Instructions for the task: In the listing below, find every line with the string "scene" and pull it out.

Material:
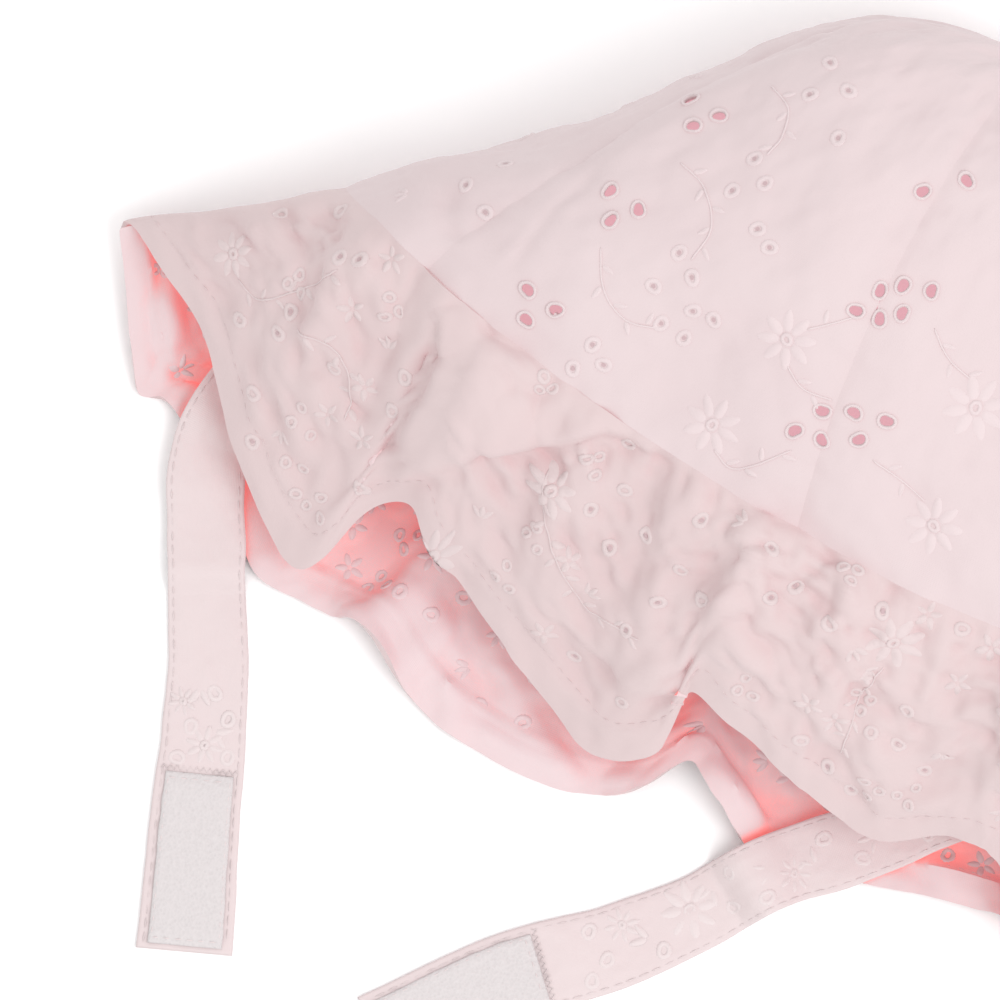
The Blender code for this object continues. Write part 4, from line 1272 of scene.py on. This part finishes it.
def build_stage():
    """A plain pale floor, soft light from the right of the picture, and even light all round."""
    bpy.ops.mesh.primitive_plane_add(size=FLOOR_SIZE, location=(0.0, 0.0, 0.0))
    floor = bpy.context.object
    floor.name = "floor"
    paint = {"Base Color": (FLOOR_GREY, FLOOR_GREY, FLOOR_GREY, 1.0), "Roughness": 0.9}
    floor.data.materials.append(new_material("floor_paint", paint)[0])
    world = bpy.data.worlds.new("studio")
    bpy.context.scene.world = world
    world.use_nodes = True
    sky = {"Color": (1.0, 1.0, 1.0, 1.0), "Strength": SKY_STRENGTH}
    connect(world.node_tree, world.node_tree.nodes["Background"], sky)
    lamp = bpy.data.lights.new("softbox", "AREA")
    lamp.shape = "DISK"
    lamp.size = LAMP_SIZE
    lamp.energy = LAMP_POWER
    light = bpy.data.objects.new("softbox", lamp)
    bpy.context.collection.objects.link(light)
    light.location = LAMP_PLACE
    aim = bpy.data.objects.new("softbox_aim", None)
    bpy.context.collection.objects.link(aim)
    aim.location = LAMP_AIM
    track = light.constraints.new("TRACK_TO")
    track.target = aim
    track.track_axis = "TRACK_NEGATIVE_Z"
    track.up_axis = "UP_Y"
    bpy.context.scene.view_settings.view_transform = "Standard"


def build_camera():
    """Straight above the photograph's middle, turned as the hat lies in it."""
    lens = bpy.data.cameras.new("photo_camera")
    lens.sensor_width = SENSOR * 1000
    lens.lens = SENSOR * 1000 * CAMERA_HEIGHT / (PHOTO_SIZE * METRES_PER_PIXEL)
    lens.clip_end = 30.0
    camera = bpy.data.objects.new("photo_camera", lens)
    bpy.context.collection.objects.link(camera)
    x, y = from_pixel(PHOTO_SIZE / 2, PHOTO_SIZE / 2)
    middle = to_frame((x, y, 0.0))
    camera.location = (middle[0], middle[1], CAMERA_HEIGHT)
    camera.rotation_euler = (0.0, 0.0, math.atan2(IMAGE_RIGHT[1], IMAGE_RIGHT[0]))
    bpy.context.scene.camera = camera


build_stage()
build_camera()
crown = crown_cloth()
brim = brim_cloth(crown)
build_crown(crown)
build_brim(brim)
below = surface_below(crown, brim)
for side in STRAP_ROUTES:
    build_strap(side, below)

Solved problem:
The Blender code for this object continues. Write part 4, from line 1272 of scene.py on. This part finishes it.
    bpy.context.scene.world = world
    bpy.context.scene.view_settings.view_transform = "Standard"
    bpy.context.scene.camera = camera